## What this task involves
Review the material and extract every line in which the word "MESH" occurs.

=-=-=-=-=

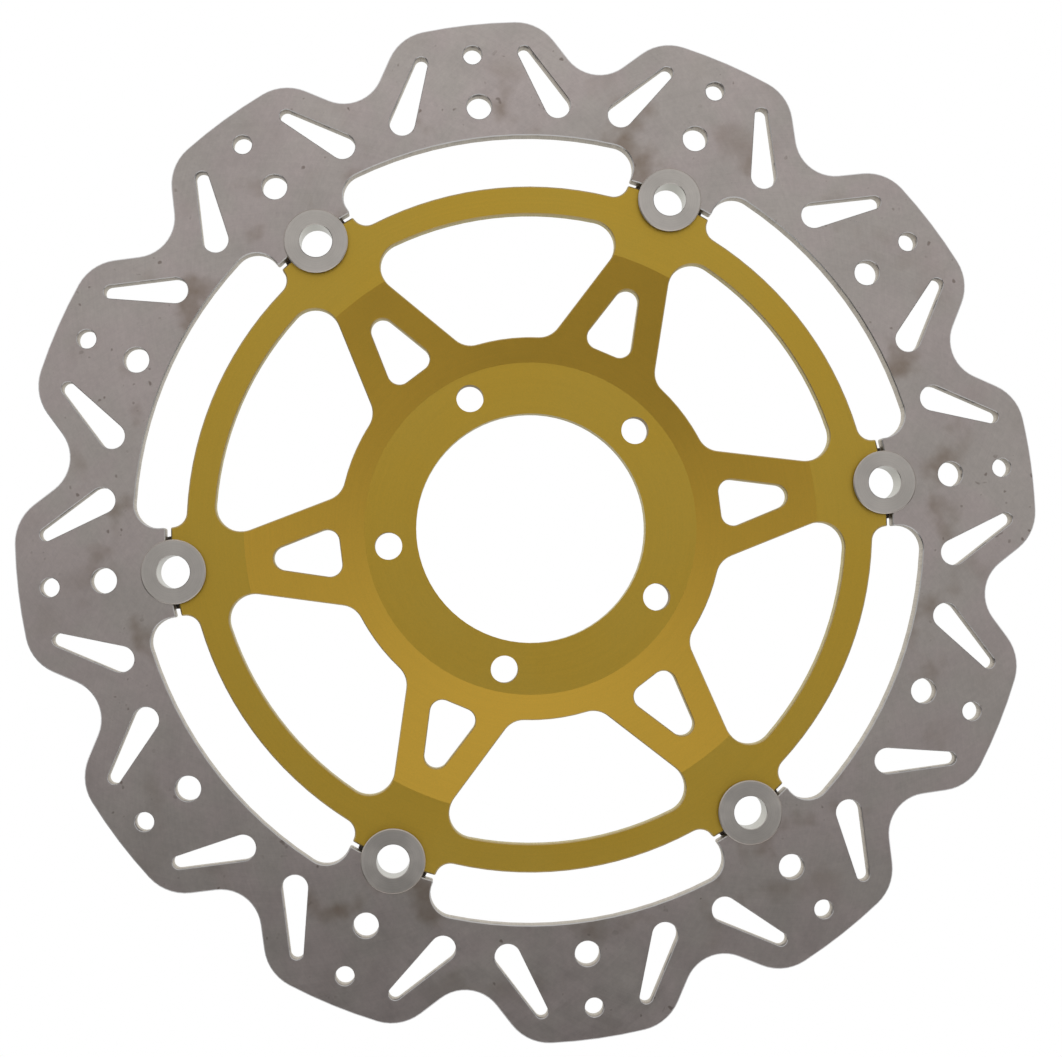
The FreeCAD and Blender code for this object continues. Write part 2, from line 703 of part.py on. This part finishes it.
def draw_ear_circles(sketch, radius_name):
    """Two circles either side of the circlip's opening, which faces -X."""
    angle, reach = math.radians(size("ear_angle")), size("ear_circle_radius")
    x_rule = "-sizes.ear_circle_radius * cos(sizes.ear_angle * 1 deg)"
    for side in (-1, 1):
        y_rule = f"{side} * sizes.ear_circle_radius * sin(sizes.ear_angle * 1 deg)"
        x, y = -reach * math.cos(angle), side * reach * math.sin(angle)
        draw_circle(sketch, x, y, radius_name, x_rule=x_rule, y_rule=y_rule)


def wavy_loop(radius, height):
    """A closed curve round the axis that rises and falls as often as the washer has waves."""
    waves, rise = int(size("waves")), size("wave_washer_rise")
    count = waves * POINTS_PER_WAVE
    points = []
    for index in range(count):
        angle = 2 * math.pi * index / count
        lift = rise * (1 - math.cos(waves * angle)) / 2
        points.append(Vector(radius * math.cos(angle), radius * math.sin(angle), height + lift))
    curve = Part.BSplineCurve()
    curve.interpolate(Points=points, PeriodicFlag=True)
    return curve.toShape()


def make_wave_washer(label):
    """A thin spring washer. Its wavy faces are ruled between closed curves, which no feature draws."""
    back = size("wave_washer_back")
    front = back + size("wave_washer_thickness")
    inner, outer = size("wave_washer_inner_radius"), size("wave_washer_outer_radius")
    corners = ((inner, back), (outer, back), (outer, front), (inner, front))
    loops = [wavy_loop(radius, height) for radius, height in corners]
    faces = [Part.makeRuledSurface(loops[n - 1], loops[n]) for n in range(len(loops))]
    shell = Part.makeShell(faces)
    shell.sewShape()
    solid = Part.makeSolid(shell)
    if solid.Volume < 0:
        solid.reverse()
    washer = doc.addObject("Part::Feature", label)
    washer.Label = label
    washer.Shape = solid
    return washer


def make_button_stack(number):
    """One drive button with its washers and circlip, standing at its place on the button circle."""
    pieces = [
        make_drive_button(f"drive_button_{number}"),
        make_wave_washer(f"wave_washer_{number}"),
        make_flat_washer(f"flat_washer_{number}"),
        make_circlip(f"circlip_{number}"),
    ]
    turn = Rotation(Vector(0, 0, 1), (number - 1) * 360 / size("buttons"))
    place = turn.multVec(Vector(size("button_circle_radius"), 0, 0))
    for piece in pieces:
        piece.Placement = Placement(UPRIGHT.multVec(place), UPRIGHT.multiply(turn))
    return pieces


# --- the whole disc -------------------------------------------------------------------------------


def check(pieces):
    """Stop before anything is written if an object failed or a piece has no sound shape."""
    for item in doc.Objects:
        if "Invalid" in item.State or "Error" in item.State:
            raise RuntimeError(f"{item.Label} failed to build")
    for piece in pieces:
        shape = piece.Shape
        if shape.isNull() or not shape.isValid() or len(shape.Solids) != 1:
            raise RuntimeError(f"{piece.Label} isn't one sound solid")


def main():
    ring, carrier = make_brake_ring(), make_carrier()
    for plate in (ring, carrier):
        plate.Placement = Placement(Vector(), UPRIGHT)
    pieces = [ring, carrier]
    for number in range(1, int(size("buttons")) + 1):
        pieces += make_button_stack(number)
    doc.recompute()
    check(pieces)
    os.makedirs("parts", exist_ok=True)
    for piece in pieces:
        piece.Shape.exportStep(f"parts/{piece.Label}.step")
        box = piece.Shape.BoundBox
        print(f"{piece.Label}: {piece.Shape.Volume:.1f} mm3, Y {box.YMin:.2f} to {box.YMax:.2f}")


main()
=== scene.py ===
import math

import bpy
from mathutils import Matrix, Vector


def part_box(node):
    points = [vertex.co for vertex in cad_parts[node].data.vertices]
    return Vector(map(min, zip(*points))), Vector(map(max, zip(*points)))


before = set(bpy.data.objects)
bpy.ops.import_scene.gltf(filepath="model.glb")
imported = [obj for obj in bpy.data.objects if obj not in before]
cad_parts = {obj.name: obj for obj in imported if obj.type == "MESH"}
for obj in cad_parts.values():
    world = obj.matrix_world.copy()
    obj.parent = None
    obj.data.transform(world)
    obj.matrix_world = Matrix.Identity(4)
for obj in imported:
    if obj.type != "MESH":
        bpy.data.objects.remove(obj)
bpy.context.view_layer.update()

# The looks of a floating brake disc that stands upright, with its axis along Y and its outer side
# at -Y. The CAD pieces have their real shapes, so each one stays and gets a finished material.
# Lengths in the materials are in millimetres, and all other lengths are in metres.

MM_PER_M = 1000.0
RING_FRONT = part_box("brake_ring")[0].y
RING_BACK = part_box("brake_ring")[1].y
RING_MIDDLE = (RING_FRONT + RING_BACK) / 2
OUTER_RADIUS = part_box("brake_ring")[1].x

# Lengths for the materials, in millimetres.
BUTTON_WIDTH = (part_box("drive_button_1")[1].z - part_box("drive_button_1")[0].z) * MM_PER_M
BOLT_CIRCLE_RADIUS = 44.0
BOLT_HOLE_REACH = 5.5  # a wall closer than this to the bolt circle is a bolt hole's
INNER_EDGE = 119.5  # the ring's lugs and its inner edge are within this radius
VENTS_FROM = 123.0  # the ring's holes and slots are beyond this radius
OUTLINE_FROM = 139.0  # the ring's outline is beyond this radius
SMUDGED_TO = 122.0  # the ring's face is most smudged within this radius
CLEANER_FROM = 146.0  # the ring's face is least smudged beyond this radius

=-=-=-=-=

## In response
cad_parts = {obj.name: obj for obj in imported if obj.type == "MESH"}
    if obj.type != "MESH":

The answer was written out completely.